Print the first line of the material below and each line after it, exactly as written, ending with the line that contains "without a finish.".

* Start DATA SHOWN *

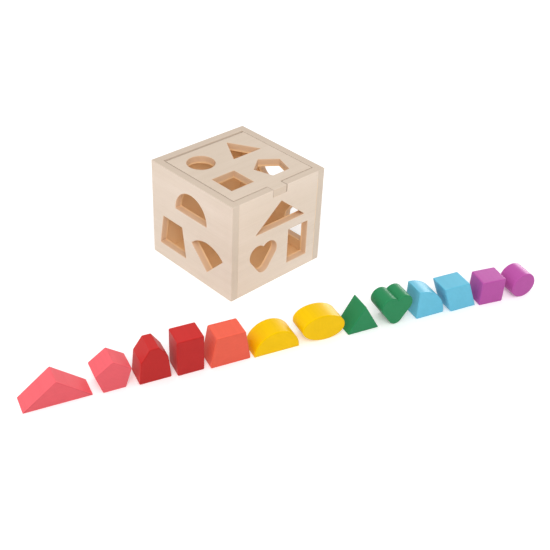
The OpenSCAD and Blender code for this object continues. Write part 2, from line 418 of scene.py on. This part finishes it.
# A surface counts as facing along an axis when its normal's part along it is between these.
FACING_LOW = 0.4
FACING_HIGH = 0.8


def facing(nodes, axis):
    """1 where the surface faces along one of the piece's own axes, either way."""
    return nodes.fade(nodes.math("ABSOLUTE", nodes.own("Normal", axis)), FACING_LOW, FACING_HIGH)


def side_mask(nodes):
    """1 on a piece's sides and 0 on its two flat faces."""
    return nodes.math("SUBTRACT", 1.0, facing(nodes, "Z"))


def surface_relief(nodes, grain, strength):
    """Open pores and raised fibres."""
    height = nodes.math("SUBTRACT", nodes.math("MULTIPLY", grain.fibres, 0.6),
                        nodes.math("MULTIPLY", grain.pores, 0.5))
    height = nodes.math("ADD", height, nodes.math("MULTIPLY", grain.rings, 0.15))
    bump = nodes.add("ShaderNodeBump")
    bump.inputs["Strength"].default_value = strength
    bump.inputs["Distance"].default_value = 0.15 * MM
    nodes.link(height, bump.inputs["Height"])
    nodes.link(bump.outputs["Normal"], nodes.shader.inputs["Normal"])


def bare_wood(name, tones, heart, inner_top=1.0, along="x"):
    """Sanded wood without a finish.

    tones are the colours of its pale and deep parts, its long edges, its ends, its holes, which are
    sawn and carry painted shade, and its back, which is painted bounce light. The back has its own
    colour up to inner_top, a height in the piece's own axes.
    """
    n = Nodes(name)
    grain = Grain(n, along, heart)
    pale, deep, edge, end, sawn_and_shade, inner = tones
    shade = n.math("ADD", n.math("MULTIPLY", grain.rings, 0.16),
                   n.math("MULTIPLY", n.fade(grain.streaks, 0.3, 0.7), 0.44))
    shade = n.math("ADD", shade, n.math("MULTIPLY", n.fade(grain.clouds, 0.3, 0.7), 0.4))
    colour = n.mix(shade, pale, deep)
    in_hole = n.add("ShaderNodeAttribute", attribute_name="cut").outputs["Fac"]
    outer_side = n.math("SUBTRACT", side_mask(n), in_hole, clamp=True)
    side = n.mix(facing(n, "X"), edge, end)
    dark_side = n.mix(1.0, side, [0.94] * 3, "MULTIPLY")
    colour = n.mix(outer_side, colour, n.mix(shade, side, dark_side))
    colour = n.mix(n.fade(grain.fibres, 0.35, 0.75, 0.0, 0.12), colour, [c * 0.8 for c in deep])
    colour = n.mix(n.math("MULTIPLY", grain.pores, 0.15), colour, [c * 0.7 for c in deep])
    # The piece's own Z is 0 in the middle of the board and rises towards its outer face.
    height = n.own("Object", "Z")
    # Painted shade in the holes: their walls turn towards the sawn tone, more so deeper in the board.
    cut = n.math("MULTIPLY", in_hole, n.fade(height, 2 * MM, 4.6 * MM, 0.95, 0.8))
    colour = n.mix(cut, colour, n.mix(0.9, colour, sawn_and_shade))
    # Painted bounce light: the inner face below inner_top turns towards a warm tone, for light that bounces inside
    # the box.
    painted_bounce_mask = n.fade(height, -4.6 * MM, -1 * MM, 0.95, 0.0)
    painted_bounce_mask = n.math("SUBTRACT", painted_bounce_mask, outer_side, clamp=True)
    below = n.fade(n.own("Object", "Y"), inner_top - 2 * MM, inner_top, 1.0, 0.0)
    colour = n.mix(n.math("MULTIPLY", painted_bounce_mask, below), colour, n.mix(0.9, colour, inner))
    n.link(colour, n.shader.inputs["Base Color"])
    n.link(n.fade(grain.fibres, 0.3, 0.7, 0.62, 0.74), n.shader.inputs["Roughness"])
    n.shader.inputs["Specular IOR Level"].default_value = 0.15
    surface_relief(n, grain, 0.25)
    return n.material


def stained_wood(name, colour, ends_stain_and_shade, heart):
    """Wood with a thin coloured coat. ends_stain_and_shade is its brightness on the ends: end grain soaks up the
    stain, and painted shade darkens them further.
    """
    n = Nodes(name)
    grain = Grain(n, "z", heart)
    dark = [c * 0.88 for c in colour]
    shade = n.math("ADD", n.math("MULTIPLY", grain.rings, 0.2),
                   n.math("MULTIPLY", n.fade(grain.streaks, 0.3, 0.7), 0.4))
    coat = n.mix(shade, colour, dark)
    coat = n.mix(n.fade(grain.fibres, 0.4, 0.8, 0.0, 0.2), coat, dark)
    # End grain and painted shade: the ends are darker than the sides.
    coat = n.mix(side_mask(n), n.mix(1.0, coat, [ends_stain_and_shade] * 3, "MULTIPLY"), coat)
    n.link(coat, n.shader.inputs["Base Color"])
    n.link(n.fade(grain.clouds, 0.3, 0.7, 0.42, 0.52), n.shader.inputs["Roughness"])
    n.shader.inputs["Specular IOR Level"].default_value = 0.26
    # The coat colours what it reflects, except at a grazing angle.
    n.shader.inputs["Specular Tint"].default_value = (*colour, 1)
    n.shader.inputs["Coat Weight"].default_value = 0.04
    n.shader.inputs["Coat Roughness"].default_value = 0.3
    surface_relief(n, grain, 0.15)
    return n.material


def drawn_steel(name):
    """Steel wire with fine marks along its length, which runs along x."""
    n = Nodes(name)
    place = n.add("ShaderNodeTexCoord").outputs["Object"]
    marks = n.noise(place, (60, 4000, 4000), 2)
    n.link(n.mix(marks, (0.5, 0.5, 0.52), (0.68, 0.68, 0.7)), n.shader.inputs["Base Color"])
    n.link(n.fade(marks, 0.3, 0.7, 0.25, 0.42), n.shader.inputs["Roughness"])
    n.shader.inputs["Metallic"].default_value = 1.0
    return n.material


# ---- The box --------------------------------------------------------------------------------

# Linear colours of the bare wood: its long edges, its ends, its holes (sawn, with painted shade) and the inside of
# the box (painted bounce light, warm from the walls).
EDGE = (0.61, 0.5, 0.4)
END = (0.6, 0.505, 0.415)
SAWN_AND_SHADE = (0.68, 0.44, 0.265)
PAINTED_BOUNCE_LIGHT = (0.96, 0.66, 0.36)
WALL = ((0.705, 0.598, 0.505), (0.65, 0.543, 0.443), EDGE, END, SAWN_AND_SHADE, PAINTED_BOUNCE_LIGHT)
# The lid's tones are a little darker than the walls': painted shade on the top, which the lamps light more than
# the sides.
LID = ((0.665, 0.555, 0.455), (0.61, 0.5, 0.395), EDGE, END, SAWN_AND_SHADE, PAINTED_BOUNCE_LIGHT)
# The bottom panel lies inside the box, so its main tones are painted bounce light too.
BOTTOM = (PAINTED_BOUNCE_LIGHT, (0.9, 0.6, 0.32), EDGE, END, SAWN_AND_SHADE, (0.8, 0.62, 0.45))

X = Vector((1, 0, 0))
Y = Vector((0, 1, 0))

# Radius of the boards' rounded edges and corners: sanded, but nearly square.
BOARD_EDGE = 0.45 * MM
BOARD_CORNER = 0.5 * MM

# Room round each pin in the lid's bore, and beyond the pin's end.
PIN_ROOM = 0.08 * MM
PIN_END_ROOM = 0.7 * MM

# node: axes of the outline, and where the tree's centre line lies from the board.
BOARDS = {
    "left_wall": (-Y, UP, (0.3, 0.021, 0.064)),
    "right_wall": (Y, UP, (0.9, -0.017, 0.071)),
    "front_wall": (X, UP, (0.5, 0.012, 0.058)),
    "back_wall": (-X, UP, (1.7, -0.026, 0.066)),
    "bottom_panel": (X, Y, (2.3, 0.01, 0.09)),
    "lid": (X, Y, (1.2, -0.014, 0.075)),
}

body_of_node = {node: body for body, nodes in frame["record"]["behaviour"]["bodies"].items()
                for node in nodes}
hinge = Vector(next(j["pos_m"] for j in frame["joints"] if j["name"] == "lid_hinge"))

for node, (u, v, heart) in BOARDS.items():
    # The top of the lid's back edge is rounded, so its outline is read from below.
    piece = add_piece(node, u, v, BOARD_EDGE, BOARD_CORNER, BOARD_CORNER,
                      read_from=-1 if node == "lid" else 1)
    low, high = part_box(node)
    if node == "lid":
        round_back_edge(piece, hinge.y - piece.matrix_world.translation.y, (high.z - low.z) / 2)
    for pin in ("hinge_pin_left", "hinge_pin_right"):
        pin_low, pin_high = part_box(pin)
        pin_middle = (pin_low + pin_high) / 2
        pin_radius = (pin_high.z - pin_low.z) / 2
        outwards = math.copysign(1, pin_middle.x)
        if node == "lid":
            edge_x = high.x if outwards > 0 else low.x
            inner_end = pin_low.x if outwards > 0 else pin_high.x
            drill(piece, Vector((edge_x, hinge.y, hinge.z)), -outwards * X,
                  abs(edge_x - inner_end) + PIN_END_ROOM, pin_radius + PIN_ROOM)
        elif node == ("left_wall" if outwards < 0 else "right_wall"):
            face_x = low.x if outwards > 0 else high.x
            outer_end = pin_high.x if outwards > 0 else pin_low.x
            drill(piece, Vector((face_x, hinge.y, hinge.z)), outwards * X,
                  abs(face_x - outer_end), pin_radius)
    settle(piece, node, body_of_node[node])
    piece.data.materials.clear()
    tones = {"lid": LID, "bottom_panel": BOTTOM}.get(node, WALL)
    # The painted bounce light on the inside of the walls is seen under the lid; above that, in the gap round the
    # lid, the walls keep their plain tones.
    inner_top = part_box("lid")[0].z - (low.z + high.z) / 2 if tones is WALL else 1.0
    piece.data.materials.append(bare_wood(node + "_wood", tones, heart, inner_top))

steel = drawn_steel("hinge_steel")
for pin in ("hinge_pin_left", "hinge_pin_right"):
    frame["nodes"][pin].material_slots[0].material = steel

# ---- The blocks -----------------------------------------------------------------------------

BLOCK_EDGE = 1.3 * MM
BLOCK_CORNER = 1.6 * MM
# The most that rounding takes off a block's corner.
BLOCK_LOSS = 0.7 * MM

# Each stain: its colour, and its brightness on the blocks' ends against that on their sides, from end grain that
# soaks up the stain and from painted shade.
PINK = ((0.87, 0.133, 0.158), 0.7)
DARK_RED = ((0.565, 0.03, 0.028), 0.68)
SALMON = ((0.85, 0.13, 0.079), 0.73)
YELLOW = ((0.87, 0.535, 0.001), 0.8)
GREEN = ((0.027, 0.235, 0.092), 0.82)
LIGHT_BLUE = ((0.135, 0.485, 0.655), 0.86)
PURPLE = ((0.48, 0.092, 0.365), 0.78)

BLOCKS = {
    "roof_block": PINK,
    "pentagon_block": PINK,
    "barn_block": DARK_RED,
    "rectangle_block": DARK_RED,
    "trapezoid_block": SALMON,
    "half_circle_block": YELLOW,
    "oval_block": YELLOW,
    "triangle_block": GREEN,
    "heart_block": GREEN,
    "quarter_circle_block": LIGHT_BLUE,
    "slanted_block": LIGHT_BLUE,
    "square_block": PURPLE,
    "round_block": PURPLE,
}


def front_direction(node):
    """The horizontal axis of a prism that lies on its side, towards the front.

    Each face of a prism is square to its axis or along it. Of the directions that fit, the one
    nearest to the front is taken, as the mean of the faces that look that way.
    """
    polygons = frame["nodes"][node].data.polygons
    faces = [(p.normal.copy(), p.area) for p in polygons if p.area > MM * MM]
    fitting = [axis for axis, _ in faces
               if abs(axis.z) < 0.01
               and all(abs(n.dot(axis)) < 0.01 or abs(n.dot(axis)) > 0.9999 for n, _ in faces)]
    axis = min(fitting, key=lambda candidate: candidate.y)
    mean = sum((n * area for n, area in faces if n.dot(axis) > 0.9999), Vector())
    mean.z = 0
    return mean.normalized()


for number, (node, (colour, ends_stain_and_shade)) in enumerate(BLOCKS.items()):
    front = front_direction(node)
    piece = add_piece(node, UP.cross(front), UP, BLOCK_EDGE, BLOCK_CORNER, BLOCK_LOSS)
    settle(piece, node, body_of_node[node])
    # Each block comes from a different place in its stick.
    turn = 2.4 * number
    heart = (0.13 * number, 0.03 * math.cos(turn), 0.03 * math.sin(turn))
    piece.data.materials.append(stained_wood(node + "_stain", colour, ends_stain_and_shade, heart))

# ---- Floor, light and camera ----------------------------------------------------------------


# Half the floor's width, and how far it lies below the object.
FLOOR_REACH = 6
FLOOR_DROP = 0.05 * MM


def add_floor():
    """A plain white floor, just under the object."""
    bm = bmesh.new()
    bmesh.ops.create_grid(bm, size=FLOOR_REACH)
    mesh = bpy.data.meshes.new("floor")
    bm.to_mesh(mesh)
    bm.free()
    floor = bpy.data.objects.new("floor", mesh)
    floor.location.z = -FLOOR_DROP
    SCENE.collection.objects.link(floor)
    n = Nodes("floor_white")
    n.shader.inputs["Base Color"].default_value = (0.97, 0.97, 0.97, 1)
    n.shader.inputs["Roughness"].default_value = 0.9
    # A little light of its own keeps the floor white right up to the object.
    n.shader.inputs["Emission Color"].default_value = (1, 1, 1, 1)
    n.shader.inputs["Emission Strength"].default_value = 0.13
    n.shader.inputs["Specular IOR Level"].default_value = 0.1
    mesh.materials.append(n.material)
    floor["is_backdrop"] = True


def add_world(strength):
    world = bpy.data.worlds.new("studio")
    world.use_nodes = True
    background = world.node_tree.nodes["Background"]
    background.inputs["Color"].default_value = (1, 1, 1, 1)
    background.inputs["Strength"].default_value = strength
    SCENE.world = world


def add_soft_light(name, place, target, size, power, sheen_only=False):
    """A round lamp. With sheen_only it shows in reflections and lights nothing else."""
    light = bpy.data.lights.new(name, "AREA")
    light.shape = "DISK"
    light.size = size
    light.energy = power
    lamp = bpy.data.objects.new(name, light)
    lamp.location = place
    lamp.rotation_euler = (Vector(target) - Vector(place)).to_track_quat("-Z", "Y").to_euler()
    lamp.visible_camera = False
    lamp.visible_diffuse = not sheen_only
    SCENE.collection.objects.link(lamp)


def add_camera():
    """The view's angles are in degrees. Azimuth 0 looks along +Y, and the camera is rolled."""
    azimuth = math.radians(-45.256)
    elevation = math.radians(34.836)
    roll = math.radians(2.857)
    distance = 1.0051
    target = Vector((-0.0565, -0.1244, 0.06))
    back = Vector((math.sin(azimuth) * math.cos(elevation),
                   -math.cos(azimuth) * math.cos(elevation), math.sin(elevation)))
    level = UP.cross(back).normalized()
    above = back.cross(level)
    right = level * math.cos(roll) + above * math.sin(roll)
    upward = above * math.cos(roll) - level * math.sin(roll)
    camera = bpy.data.objects.new("camera", bpy.data.cameras.new("camera"))
    camera.data.sensor_width = 36
    camera.data.lens = 61.61
    camera.data.clip_start = 0.01
    place = Matrix((right, upward, back)).transposed().to_4x4()
    place.translation = target + back * distance
    camera.matrix_world = place
    SCENE.collection.objects.link(camera)
    SCENE.camera = camera


add_floor()
add_world(strength=0.85)
add_soft_light("window", place=(-1.42, -1.67, 2.2), target=(-0.05, -0.1, 0.05), size=1.8, power=42)
add_soft_light("far_window", place=(2.0, 0.3, 0.25), target=(-0.05, -0.1, 0.02), size=1.2,
               power=30, sheen_only=True)
add_camera()
SCENE.view_settings.view_transform = "Standard"

low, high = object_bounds()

* End DATA SHOWN *

* [EXPECTED ANSWER]
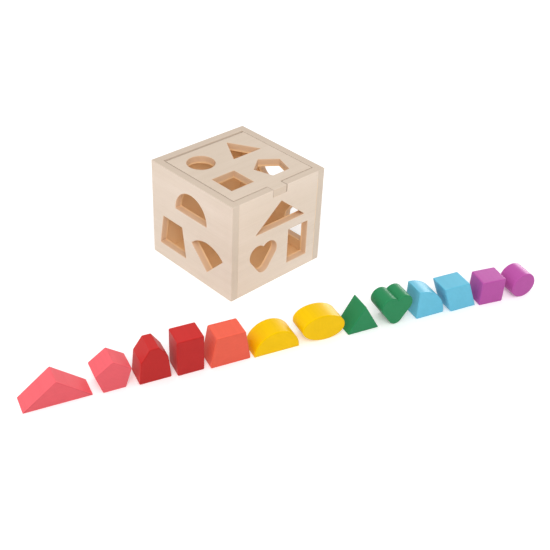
The OpenSCAD and Blender code for this object continues. Write part 2, from line 418 of scene.py on. This part finishes it.
# A surface counts as facing along an axis when its normal's part along it is between these.
FACING_LOW = 0.4
FACING_HIGH = 0.8


def facing(nodes, axis):
    """1 where the surface faces along one of the piece's own axes, either way."""
    return nodes.fade(nodes.math("ABSOLUTE", nodes.own("Normal", axis)), FACING_LOW, FACING_HIGH)


def side_mask(nodes):
    """1 on a piece's sides and 0 on its two flat faces."""
    return nodes.math("SUBTRACT", 1.0, facing(nodes, "Z"))


def surface_relief(nodes, grain, strength):
    """Open pores and raised fibres."""
    height = nodes.math("SUBTRACT", nodes.math("MULTIPLY", grain.fibres, 0.6),
                        nodes.math("MULTIPLY", grain.pores, 0.5))
    height = nodes.math("ADD", height, nodes.math("MULTIPLY", grain.rings, 0.15))
    bump = nodes.add("ShaderNodeBump")
    bump.inputs["Strength"].default_value = strength
    bump.inputs["Distance"].default_value = 0.15 * MM
    nodes.link(height, bump.inputs["Height"])
    nodes.link(bump.outputs["Normal"], nodes.shader.inputs["Normal"])


def bare_wood(name, tones, heart, inner_top=1.0, along="x"):
    """Sanded wood without a finish.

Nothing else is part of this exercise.